Britten: Music for Oboe; Piano Music

Sarah Francis, Michael Dussek, Delmé Quartet

Duration75 Min

The "Phantasy Quartet," Opus 2, is a chamber music piece by Benjamin Britten for oboe and string trio, composed in 1932. It was written during his studies at the Royal College of Music, following his Sinfonietta for chamber orchestra. The young composer dedicated this work to the oboist Léon Goossens, who gave the premiere performance in August 1933 as a BBC broadcast. The same musicians gave the piece its first concert performance in London in November of the same year. In April 1934, the quartet was performed in Florence for the International Society of Contemporary Music, bringing the composer his first international acclaim. The work's structure reveals a formal technique that Britten would employ repeatedly throughout his career—the "framing" of a composition. In this case, the piece begins and ends with a legato oboe melody over string accompaniment. Much like in Mozart's Oboe Quartet, the oboe dominates the ensemble as first among equals. The "Phantasy Quartet" was written for a competition for single-movement chamber music works established in 1905 by Walter Wilson Cobbett, a wealthy amateur musician and professional writer on chamber music. The term "phantasy" recalls the fantasias for viols that were a significant part of English music in the 17th century.
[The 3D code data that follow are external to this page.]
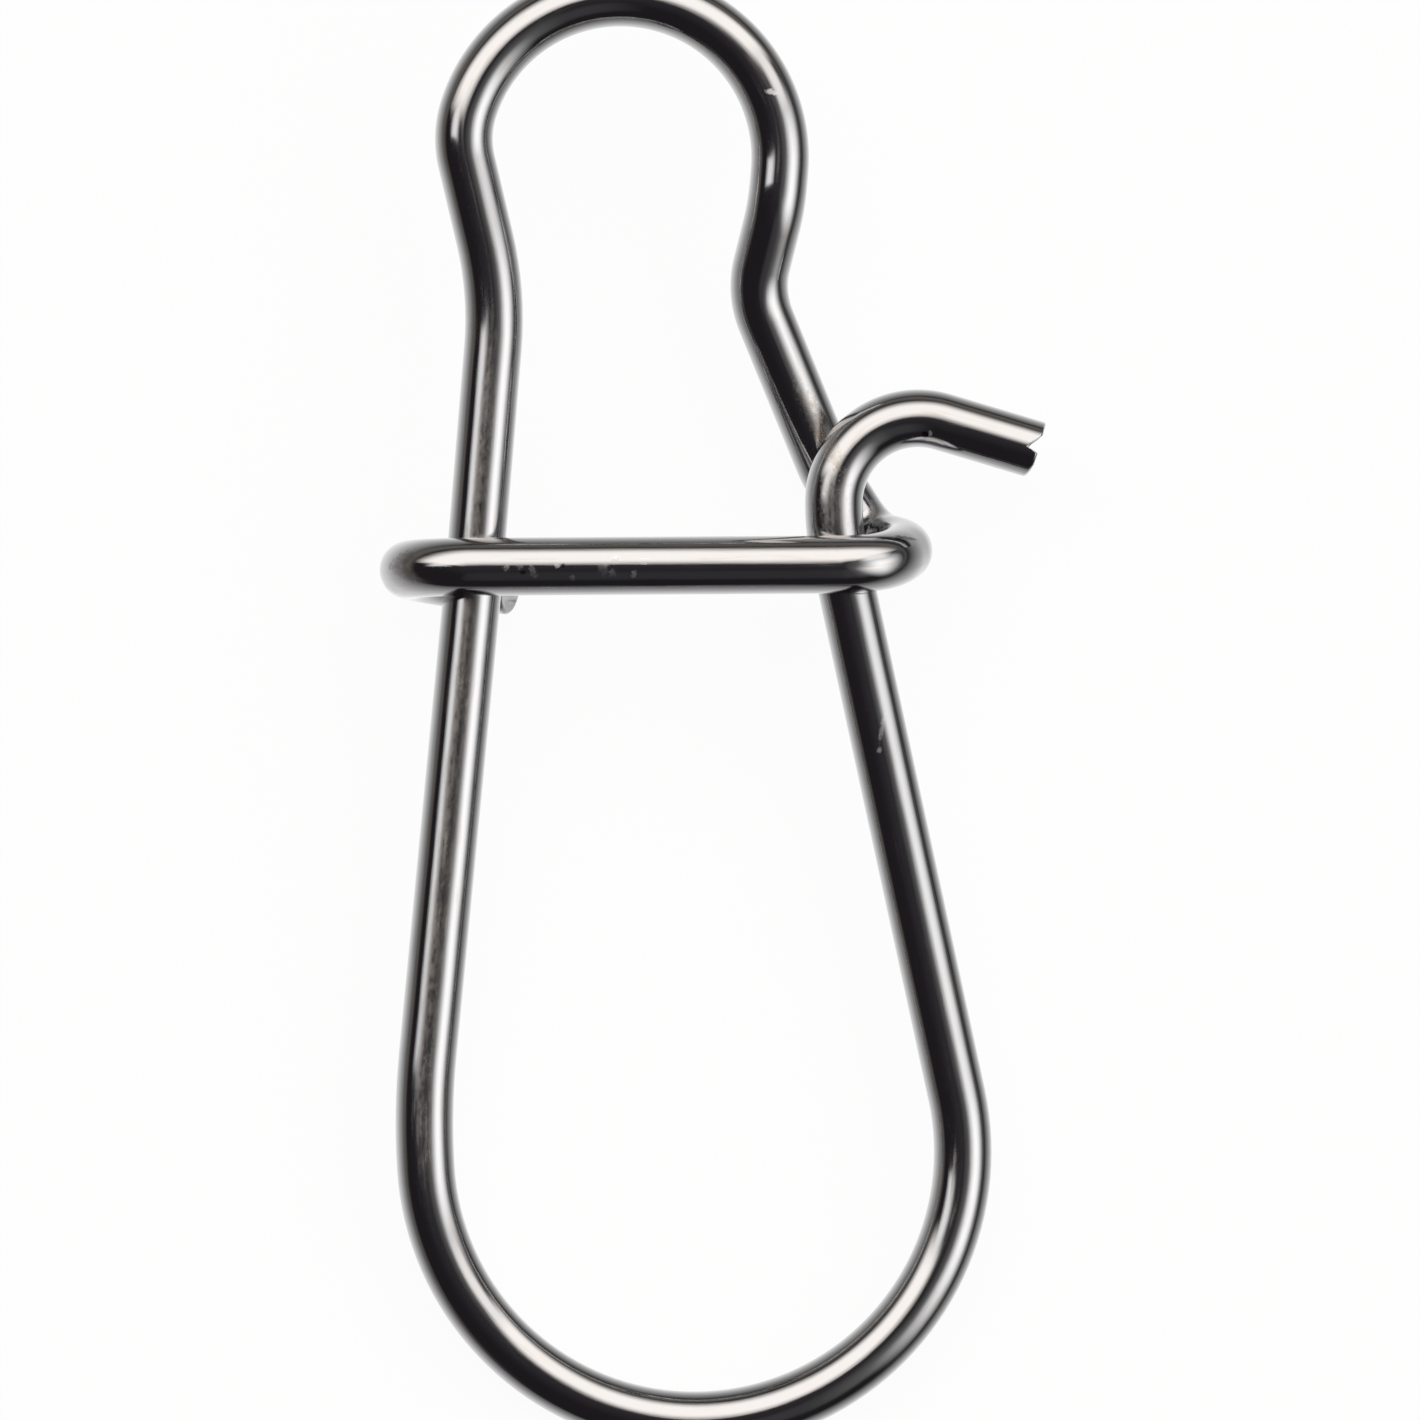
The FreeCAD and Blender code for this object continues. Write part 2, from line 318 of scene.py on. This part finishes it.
def buildWire(size):
    places, facing = snapRoute(size)
    radius = size["diameter"] / 2
    sides = wireMesh["sides"]
    turns = [2 * math.pi * side / sides for side in range(sides)]
    points, coords, faces = [], [], []

    # frames carried along the wire without twist, starting square to the plane of the loops
    across = Vector((0, 0, 1))
    previous = places[0][1]
    frames, along = [], 0.0
    for index, (centre, heading) in enumerate(places):
        across = previous.rotation_difference(heading) @ across
        across = (across - heading * across.dot(heading)).normalized()
        if index:
            along += (centre - places[index - 1][0]).length
        frames.append((centre, heading, across.copy(), heading.cross(across), along))
        previous = heading

    def addRing(frame, scale, backAt):
        # backAt: how far a point of the ring lies back from the frame, against the wire's heading
        centre, heading, across, over, along = frame
        for angle in turns:
            out = (across * math.cos(angle) + over * math.sin(angle)) * radius * scale
            back = backAt(out)
            points.append(centre + out - heading * back)
            coords.append((math.cos(angle) * scale, math.sin(angle) * scale, (along - back) / radius))
        return len(points) - sides

    def addEnd(frame, outward, edge, depthAt):
        # rings from the wall to the middle of an end: closer ones behind it, and then its cap
        sense = outward.dot(frame[1])
        rings = []
        for ring in range(wireMesh["endRings"], 0, -1):
            part = ((ring - 1) / wireMesh["endRings"]) ** 2
            rings.append(addRing(frame, 1, lambda out: sense * (
                edge * wireMesh["edgeRoom"] + depthAt(out) * (1 - part)
                + wireMesh["endReach"] * part)))
        for ring in range(wireMesh["capRings"]):
            scale = 1 - (ring / wireMesh["capRings"]) ** wireMesh["capSpread"]
            rings.append(addRing(frame, scale, lambda out: sense * (
                roundedEdge(radius * (1 - scale), edge) + depthAt(out))))
        points.append(frame[0] - outward * depthAt(Vector((0, 0, 0))))
        coords.append((0, 0, frame[4] / radius))
        return rings, len(points) - 1

    tipHeading = frames[0][1]
    upward = Vector((-tipHeading.y, tipHeading.x, 0))
    upward = upward if upward.y > 0 else -upward
    tipRings, tipMiddle = addEnd(frames[0], -tipHeading, wireMesh["tipEdge"],
                                 lambda out: shearDepth(out.dot(upward), out.z))
    tailRings, tailMiddle = addEnd(frames[-1], frames[-1][1], wireMesh["tailEdge"], lambda out: 0.0)
    clear = wireMesh["endReach"] * wireMesh["endRoom"]
    wall = [addRing(frame, 1, lambda out: 0.0)
            for frame in frames if clear < frame[4] < along - clear]

    rings = [*reversed(tipRings), *wall, *tailRings]
    for first, second in zip(rings, rings[1:]):
        for side in range(sides):
            following = (side + 1) % sides
            faces.append((first + side, first + following, second + following, second + side))
    for side in range(sides):
        following = (side + 1) % sides
        faces.append((rings[0] + following, rings[0] + side, tipMiddle))
        faces.append((rings[-1] + side, rings[-1] + following, tailMiddle))

    # laid down: the plane that it rests on turns flat, and its box stands where the CAD box does
    flat = [point / mm for point in points]
    lay = facing.rotation_difference(Vector((0, 0, 1))).to_matrix()
    points = [lay @ point for point in points]
    low = Vector([min(point[axis] for point in points) for axis in range(3)])
    high = Vector([max(point[axis] for point in points) for axis in range(3)])
    shift = Vector(((cadLow.x + cadHigh.x - low.x - high.x) / 2,
                    (cadLow.y + cadHigh.y - low.y - high.y) / 2, cadLow.z - low.z))
    mesh = bpy.data.meshes.new("snapWire")
    mesh.from_pydata([tuple(point + shift) for point in points], [], faces)
    mesh.shade_smooth()
    for name, values in (("wireCoord", coords), ("flatPlace", flat)):
        attribute = mesh.attributes.new(name, "FLOAT_VECTOR", "POINT")
        attribute.data.foreach_set("vector", [value for vector in values for value in vector])
    mesh.validate()
    mesh.update()
    snap = bpy.data.objects.new("snapWire", mesh)
    bpy.context.collection.objects.link(snap)
    return snap, lay, shift


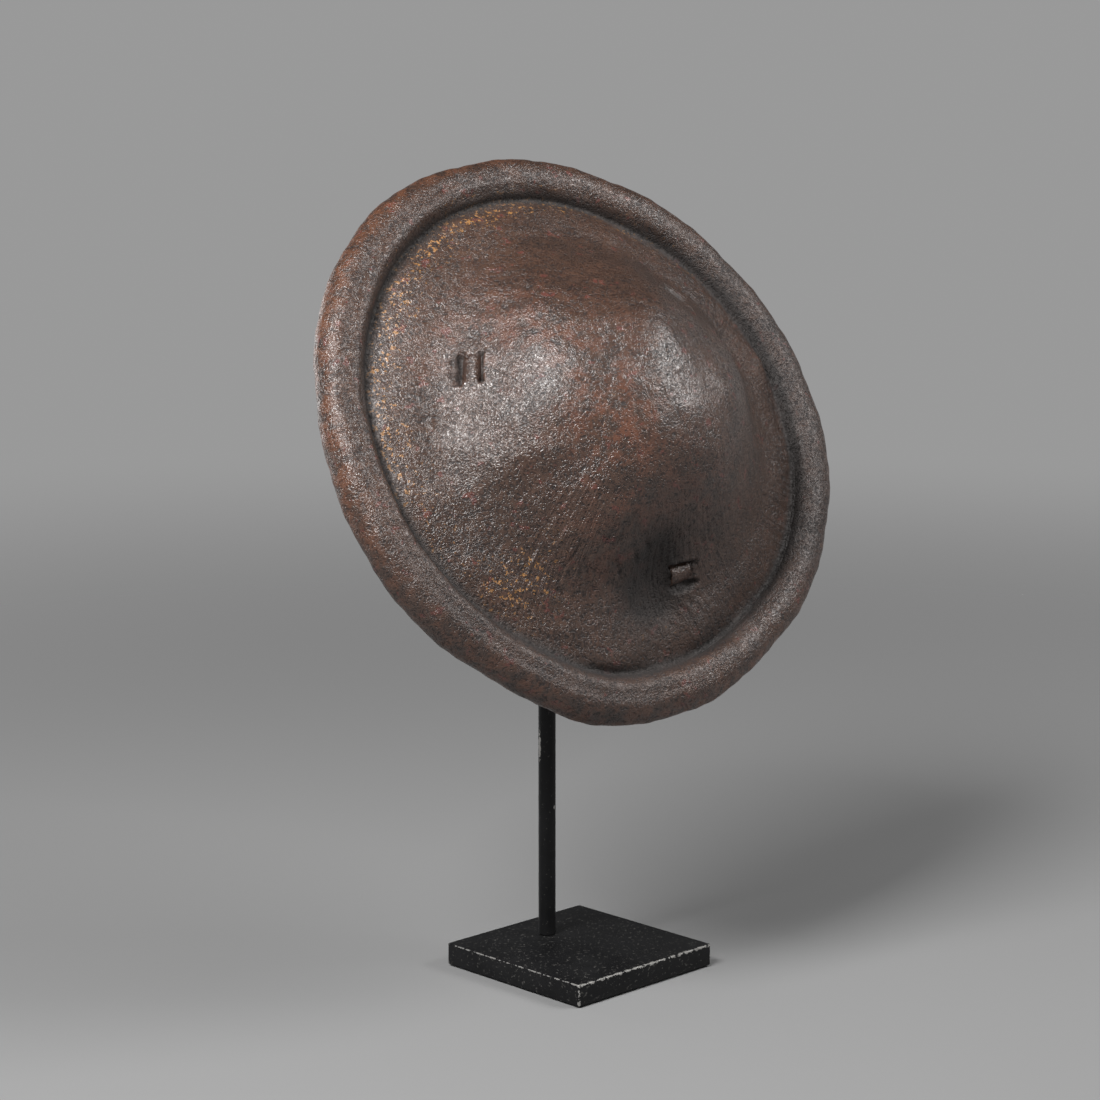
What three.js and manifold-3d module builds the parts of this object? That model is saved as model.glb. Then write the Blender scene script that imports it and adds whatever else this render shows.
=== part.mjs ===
// A round hide shield with a central boss and a rolled rim, carried by a mount on a black steel stand.
// Units are millimetres and +Z is up. The stand's front faces -Y.
// The origin is the middle of the underside of the felt that the stand rests on.
//
// The shield's own frame has its origin at the centre of the rim's middle plane: X to the right
// as seen from the front, Y up along the shield's face and Z out of its front, the depth.

import * as THREE from 'three';
import { mergeVertices } from 'three/addons/utils/BufferGeometryUtils.js';
import Module from 'manifold-3d';

const wasm = await Module();
wasm.setup();

// Where the shield sits: its centre above the plate, in front of the post and above the post's end,
// its lean and its turn.
const shieldHeight = 360;
const shieldReach = 40;
const shieldAbovePostHeight = 25;
const shieldLeanDegrees = 27.4;
const shieldTurnDegrees = 8.6;

// Hide shell: rolled rim, groove, dome, the broad boss on it and the dimples that the straps pull into it.
const rimRadius = 200;
const rimTubeRadius = 16.5;
const grooveInset = 32;
const domeHeight = 60;
const domePower = 1.7;
const bossRadius = 137;
const bossHeight = 43;
const bossPower = 3;
const dimpleDepth = 5;
const dimpleRadius = 34;
const hideThickness = 7;
const bossSteps = 12;
const domeSteps = 3;
const shellSides = 72;
const rimLipDegrees = -145;
const rimLipTaperDegrees = 9;
const rimInnerEndDegrees = 150;
const rimOuterSteps = 13;
const rimInnerSteps = 8;
const turnBackShare = 0.9;

// The rim isn't quite round. Each swell or flat has its turn round the face in degrees,
// its spread in degrees and its reach as a share of the rim's radius.
const rimSwellShares = [
  { turn: 5, spread: 22, reachShare: 0.012 },
  { turn: 62, spread: 20, reachShare: -0.016 },
  { turn: 125, spread: 28, reachShare: 0.009 },
  { turn: 184, spread: 14, reachShare: -0.009 },
  { turn: 256, spread: 13, reachShare: 0.026 },
  { turn: 299, spread: 18, reachShare: -0.02 },
];
const swellStartInset = 62;

// Straps: each goes up through its inner slit, over the bridge and back through its outer slit.
const strapWidth = 20;
const strapThickness = 2.5;
const slitPitch = 16;
const slitEndClearance = 0.6;
const slitSideClearance = 0.5;
const rightSlitDegrees = 45.7;
const leftSlitDegrees = 160;
const lowerSlitDegrees = 282.1;
const rightSlitRadius = 105.3;
const leftSlitRadius = 110.8;
const lowerSlitRadius = 120;
const bridgeGap = 0.7;
const tailLength = 26;
const hubDepth = 12;
const hubTabLength = 9;
const hubRiseRadius = 18;

// Knot, grip and lashings that hold the straps.
const knotShankDiameter = 5;
const knotHeadDiameter = 17;
const knotHeadThickness = 3.5;
const knotHeadRoundRadius = 1.2;
const gripStartDistance = 6;
const gripLength = 58;
const gripWidth = 27;
const gripThickness = 16;
const gripCornerRadius = 6;
const lashingLength = 12;
const lashingWall = 2.2;
const lashingCornerRadius = 1.5;
const lashingBendGap = 6;

// Display stand.
const plateWidth = 130;
const plateThickness = 15;
const plateBevelWidth = 0.8;
const plateCornerRadius = 1.2;
const feltThickness = 1.2;
const feltInset = 3;
const postDiameter = 12;
const postSetbackDistance = 32;
const postChamferWidth = 0.6;
const screwDiameter = 6;
const screwHeadDiameter = 12;
const screwHeadHeight = 3.3;
const screwHeadRecess = 0.5;
const screwInPostLength = 22;
const screwBoreSpareLength = 3;
const screwSocketWidth = 4;
const screwSocketDepth = 2.2;

// Mount between the post and the shield.
const stemDiameter = 8;
const socketDepth = 40;
const stemShoulderDiameter = 12;
const stemShoulderHeight = 5;
const collarDiameter = 20;
const collarHeight = 14;
const lockScrewDiameter = 4;
const lockKnobDiameter = 11;
const lockKnobLength = 8;
const lockKnobGap = 3;
const spineWidth = 18;
const spineThickness = 5;
const spineFrontDepth = -24;
const spineTopHeight = 42;
const spineBottomHeight = -92;
const spineCornerRadius = 4;
const crossBarWidth = 13;
const crossBarThickness = 4;
const crossBarEndLength = 9;
const crossBarCornerRadius = 5;
const prongDiameter = 6;
const prongOverhangLength = 14;
const hookReach = 30;
const sleeveWall = 1;
const armDiameter = 6;
const armSpreadDegrees = 30;
const armContactRadius = 96;
const padDiameter = 12;
const padCoverLength = 12;

// Fits.
const seatGap = 0.3;
const slideGap = 0.2;
const screwGap = 0.3;
const cutOverrunLength = 4;

// Facets.
const rodSides = 32;
const smallRodSides = 24;
const cornerSteps = 4;
const bevelSteps = 2;
const cupSteps = 5;
const hexSides = 6;
const weldTolerance = 1e-4;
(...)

The characteristic feature of the old fantasias, in Cobbett's view, was that they contained sections of different rhythms within a single, continuous movement. In July 1932, Britten won the Cobbett Prize for his Phantasy String Quintet of the previous year. That autumn, he composed the Phantasy Quartet for oboe and strings. Although it did not win another Cobbett Prize, it was performed in a BBC radio broadcast in August 1933 by Leon Goossens, the leading English oboist of the day. Britten noted in his diary: "Goossens plays his part superbly. The rest—although they are intelligent players—are not truly first-rate instrumentalists." Nevertheless, the broadcast and a concert performance by the same musicians in November did much to solidify Britten's reputation in Britain.